I would put everything in one application and in one table (don't create users and admin table). You can secure admin flag in your users controller by allowing to set this value only for existing admin users.
I think it depends on the type of administration.
If the view your administrators will have of the site is the same as a normal user's, but with additional privileges, I would go with an admin flag. (Or, as your needs expand, a full-fledged roles table.) This is a situation where everybody sees the same stuff, but administrators have access to various actions (delete? edit? ban? etc.) that normal users do not.

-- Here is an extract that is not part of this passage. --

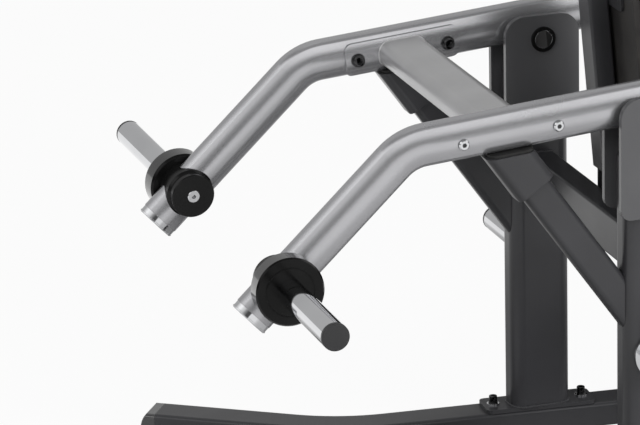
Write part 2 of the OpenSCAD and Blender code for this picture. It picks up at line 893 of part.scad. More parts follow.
module pin_barrel() {
    color(chrome) pin_place(column_w / 2) difference() {
        union() {
            cylinder(d = barrel_d * 1.25, h = barrel_hex_h, $fn = 6);
            disc(barrel_d, barrel_hex_h, barrel_len);
        }
        disc(pin_d + 2 * run_gap, -1, barrel_len + 1);
    }
}

module lock_pin() {
    nose = column_w / 2 - column_wall - slide_gap - column_wall - pin_nose;
    knob = column_w / 2 + barrel_len + swivel_gap;
    color(black) pin_place(0) {
        disc(pin_d, nose, knob);
        capped(knob_d, knob, knob + knob_len, knob_edge);
    }
}

// Arms

module arm() {
    at_arm_start = reach_tip - tip_len;
    color(arm_grey) difference() {
        at_lower(at_arm_start) run([
            [at_arm_start - arm_tangent, -arm_bend, elbow_r],
            [upper_len, -rear_bend, elbow_r],
            [rear_len - rear_tangent, 0, 0]]) arm_section();
        at_pivot() disc(hub_d, -arm_w, arm_w);
        at_horn() disc(boss_d, -arm_w, arm_w);
        at_saddle_bolts() {
            disc(saddle_bolt_d + bolt_play, -arm_w, arm_w);
            disc(nut_d + 1, -arm_w, seat_depth - arm_w / 2);
        }
    }
}

module arm_left() { arm(); }
module arm_right() { sided(-1) arm(); }

module pivot_hubs() {
    color(arm_grey) both() at_pivot()
        tube(hub_d, shaft_d + 2 * (run_gap + bush_wall), -hub_len / 2, hub_len / 2);
}

module pivot_bush() {
    bore = shaft_d + 2 * run_gap;
    tube(bore + 2 * bush_wall, bore, hub_len / 2 - bush_len, hub_len / 2);
    tube(hub_d - 2, bore, hub_len / 2, hub_len / 2 + bush_collar_t);
}

module pivot_bushes() {
    color([0.7, 0.55, 0.3]) both() at_pivot() {
        pivot_bush();
        mirror([0, 0, 1]) pivot_bush();
    }
}

// Crossbeam's frame: origin in the arm's centre plane at the beam's middle
module at_beam() {
    at_arm() translate([-beam_x, 0, -beam_below]) children();
}

module at_saddle_bolts() {
    for (x = [-1, 1]) at_beam() translate([x * saddle_bolt_pitch / 2, 0, 0])
        rotate([90, 0, 0]) children();
}

// Beam with its ends cut to the saddle plates
module crossbeam() {
    color(beam_grey) difference() {
        at_beam() rotate([90, 0, 0]) linear_extrude(arm_spacing)
            ring_section(beam_w, beam_h, beam_r, beam_wall);
        both() at_beam() translate([-saddle_len / 2, 0, beam_below]) along_x(saddle_len)
            oval(saddle_t);
    }
}

// Plate bent round the arm's inner side, cut to a window with round corners
module saddle_plates() {
    color(arm_grey) both() difference() {
        intersection() {
            at_beam() translate([-saddle_len / 2, 0, beam_below]) along_x(saddle_len)
                oval(saddle_t);
            at_beam() translate([0, -arm_w * 0.15, 0]) rotate([90, 0, 0])
                linear_extrude(arm_w) rounded(saddle_len, saddle_h, saddle_corner);
        }
        at_beam() translate([-saddle_len, 0, beam_below]) along_x(2 * saddle_len) oval();
        at_saddle_bolts() {
            disc(saddle_bolt_d + bolt_play, 0, arm_w);
            disc(head_d + 1, saddle_y - seat_depth, arm_w);
        }
    }
}

// Bolts in from the middle of the machine: socket head, flange and shank
module saddle_bolts() {
    socket = saddle_bolt_d * 0.8;
    color(black) both() at_saddle_bolts() difference() {
        union() {
            disc(saddle_bolt_d, -arm_w / 2 - nut_h + 1, saddle_y);
            disc(head_d, saddle_y - seat_depth, saddle_y + head_flange_h);
            capped(head_d - 4, saddle_y + head_flange_h, saddle_y + cap_head_h, bevel);
        }
        translate([0, 0, saddle_y + cap_head_h - socket_depth])
            cylinder(d = socket, h = socket_depth + 1, $fn = 6);
    }
}

// Bright round nuts on the outside of the arms
module saddle_nuts() {
    color(chrome) both() at_saddle_bolts() mirror([0, 0, 1]) difference() {
        capped(nut_d, arm_w / 2 - seat_depth, arm_w / 2 + nut_h, 2);
        disc(saddle_bolt_d, 0, arm_w / 2 + nut_h - 1);
        translate([0, 0, arm_w / 2 + nut_h - 1]) cylinder(d = key_d, h = 2, $fn = 6);
    }
}

module arm_tip_rings() {
    color(chrome) both() at_lower(reach_tip - tip_cap_len) along_x(tip_ring_len)
        oval(-1);
}

// Cap with a chamfer made of two steps of the oval
module arm_tip_caps() {
    steps = 4;
    color(chrome) both() at_lower(reach_tip) for (k = [0 : steps]) {
        inset = tip_chamfer * (1 - k / steps);
        x0 = tip_chamfer * k / steps;
        x1 = k < steps ? tip_chamfer * (k + 1) / steps : tip_cap_len;
        translate([x0, 0, 0]) along_x(x1 - x0) oval(-inset);
    }
}

// Weight horns

module horn_bosses() {
    rim = boss_d / 2;
    end = boss_end_d / 2;
    color(black) both() at_horn() difference() {
        rotate_extrude() polygon([
            [0, flange_face - flange_t], [rim, flange_face - flange_t], [rim, -boss_shoulder],
            [end, end - rim - boss_shoulder], [end, bevel - boss_in], [end - bevel, -boss_in],
            [0, -boss_in]]);
        disc(boss_screw_d, -boss_in - 1, 0);
    }
}

module horn_flanges() {
    rim = flange_d / 2;
    back = flange_face - flange_t;
    step = flange_face - flange_rim;
    color(black) both() {
        difference() {
            at_horn() rotate_extrude() polygon([
                [0, back], [rim - flange_back_edge, back], [rim, back + flange_back_edge],
                [rim, step - flange_edge], [rim - flange_edge, step], [0, step]]);
            at_lower(reach_tip) along_x(reach_tip) oval();
        }
        at_horn() {
            tube(ring_step_d, ring_step_d - 2 * groove_r, step - step_bite, flange_face);
            disc(ring_step_d - 2 * groove_r, step - step_bite, flange_face - 1);
        }
    }
}

module weight_horns() {
    color(chrome) both() at_horn() disc(horn_d, flange_face - 1, horn_reach - horn_cap_len);
}

module weight_horn_caps() {
    color(black) both() at_horn() capped(horn_d, horn_reach - horn_cap_len, horn_reach, bevel);
}

module boss_screws() {
    color(chrome) both() at_horn() mirror([0, 0, 1]) difference() {
        union() {
            capped(boss_screw_head_d, boss_in, boss_in + boss_screw_head_t, 1);
            disc(boss_screw_d, boss_in - boss_screw_len, boss_in);
        }
        translate([0, 0, boss_in - key_d / 3])
            cylinder(d = key_d, h = boss_screw_head_t + key_d / 2, $fn = 6);
    }
}

// Handles

module swivel_shafts() {
    end = swivel_gap + swivel_len + swivel_gap;
    color(chrome) both() at_handle() {
        translate([-plug_len, 0, 0]) along_x(plug_len) oval(-arm_wall);
        rotate([0, 90, 0]) {
            disc(swivel_d, 0, end);
            capped(swivel_od, end, end + swivel_cap_t, 2);
        }
    }
}

// Bar's frame: origin where the straight part under the grip starts
module at_grip() {
    at_handle() translate([swivel_len / 2 + bar_bend_r, -grip_offset, 0]) children();
}

module handle() {
    color(arm_grey) {
        at_handle() rotate([0, 90, 0])
            tube(swivel_od, swivel_d + 2 * run_gap, swivel_gap, swivel_gap + swivel_len);
        at_handle() difference() {
            translate([swivel_len / 2, 0, 0]) rotate([0, 0, -90]) rotate([-90, 0, 0])
                run([[grip_offset - bar_bend_r, 90, bar_bend_r], [bar_len, 0, 0]])
                    circle(d = bar_d);
            rotate([0, 90, 0]) disc(swivel_od - 2, 0, swivel_len + 1);
        }
    }
}

module handle_left() { handle(); }
module handle_right() { sided(-1) handle(); }

module grip() {
    color(rubber) at_grip() rotate([0, 90, 0]) tube(grip_d, bar_d, grip_start, grip_start + grip_len);
}

module grip_left() { grip(); }
module grip_right() { sided(-1) grip(); }

// Bright collars: a ring before the grip and a closed cap after it
module grip_collars() {
    end = bar_len;
    color(chrome) at_grip() rotate([0, 90, 0]) {
        tube(collar_d, bar_d, grip_start - collar_len, grip_start);
        tube(collar_d, bar_d, grip_start + grip_len, end);
        capped(collar_d, end, end + grip_cap_t, 2);
    }
}

module grip_collars_left() { grip_collars(); }
module grip_collars_right() { sided(-1) grip_collars(); }

base_tube_left();
base_tube_right();
front_cross_tube();
rear_cross_tube();
middle_rail();
base_caps();
rubber_feet();
foot_plate_left();
foot_plate_right();
foot_bolts();
foot_washers();
post_left();
post_right();
clevis_plates_left();
clevis_plates_right();
stop_strut_left();
stop_strut_right();
strut_head_left();
strut_head_right();
stop_pads();
pivot_shafts();
pivot_rings();
storage_horns();
storage_horn_caps();
tie_tube();
back_upright();
upright_caps();
back_brackets();
back_board();
back_cushion();
back_screws();
column_sleeve();
pin_barrel();
arm_left();
arm_right();
pivot_hubs();
pivot_bushes();
crossbeam();
saddle_plates();
saddle_bolts();
saddle_nuts();
arm_tip_rings();
arm_tip_caps();
horn_bosses();
horn_flanges();
weight_horns();
weight_horn_caps();
boss_screws();
swivel_shafts();
handle_left();
handle_right();
grip_left();
grip_right();
grip_collars_left();
grip_collars_right();
seat_tube();
seat_plate();
seat_board();
seat_cushion();
lock_pin();
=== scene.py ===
import math

import bmesh
import bpy
import numpy as np
from mathutils import Matrix, Vector
from mathutils.bvhtree import BVHTree


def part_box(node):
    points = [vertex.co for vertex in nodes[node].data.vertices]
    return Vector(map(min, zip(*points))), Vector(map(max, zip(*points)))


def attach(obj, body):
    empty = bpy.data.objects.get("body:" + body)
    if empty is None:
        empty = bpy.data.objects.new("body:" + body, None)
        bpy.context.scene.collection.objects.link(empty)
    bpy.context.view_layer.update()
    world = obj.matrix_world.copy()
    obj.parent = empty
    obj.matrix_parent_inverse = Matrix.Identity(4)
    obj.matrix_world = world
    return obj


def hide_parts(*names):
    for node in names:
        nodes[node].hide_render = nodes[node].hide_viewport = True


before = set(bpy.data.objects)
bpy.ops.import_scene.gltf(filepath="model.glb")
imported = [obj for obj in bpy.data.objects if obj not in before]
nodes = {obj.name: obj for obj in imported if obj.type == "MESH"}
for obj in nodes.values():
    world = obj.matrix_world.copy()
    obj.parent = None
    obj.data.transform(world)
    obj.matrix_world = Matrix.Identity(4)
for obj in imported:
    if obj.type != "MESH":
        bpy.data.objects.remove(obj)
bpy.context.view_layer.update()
print("frame loaded:", len(nodes), "parts")


# camera
cameraView = {
    "place": (-2.9383, -7.4592, 3.1736),
    "yaw": 17.8504,  # degrees from +Y towards +X
    "down": 18.0390,
    "roll": -1.3480,
    "lens": 251.496,
    "sensor": 36,
}


def makeCamera(view):
    yaw, down, roll = (math.radians(view[k]) for k in ("yaw", "down", "roll"))
    look = Vector((math.sin(yaw) * math.cos(down), math.cos(yaw) * math.cos(down), -math.sin(down)))
    side = Vector((math.cos(yaw), -math.sin(yaw), 0))
    up = side.cross(look)
    right = side * math.cos(roll) + up * math.sin(roll)
    up = up * math.cos(roll) - side * math.sin(roll)
    turn = Matrix((right, up, -look)).transposed().to_4x4()
    data = bpy.data.cameras.new("photoCamera")
    data.lens = view["lens"]
    data.sensor_width = view["sensor"]
    camera = bpy.data.objects.new("photoCamera", data)
    camera.matrix_world = Matrix.Translation(view["place"]) @ turn
    bpy.context.scene.collection.objects.link(camera)
    bpy.context.scene.camera = camera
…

If the view your administrators need is wildly different than the normal site, I would recommend a completely separate Rails app that accesses the same database. For example, if your "administrators" are really help desk employees that are going to answer phone calls or deal with billing questions, they may have completely different views of the database (and perhaps ways to edit the data) that aren't available in the regular application.
The disadvantage to having multiple sites is that it is possible to have models (validations, associations, etc.) get out of sync. The disadvantage to having a single site is that you may end up inserting all sorts of ugly "if-admin" code in previously easy-to-understand portions of your site. Which problem is easier to handle depends on your requirements.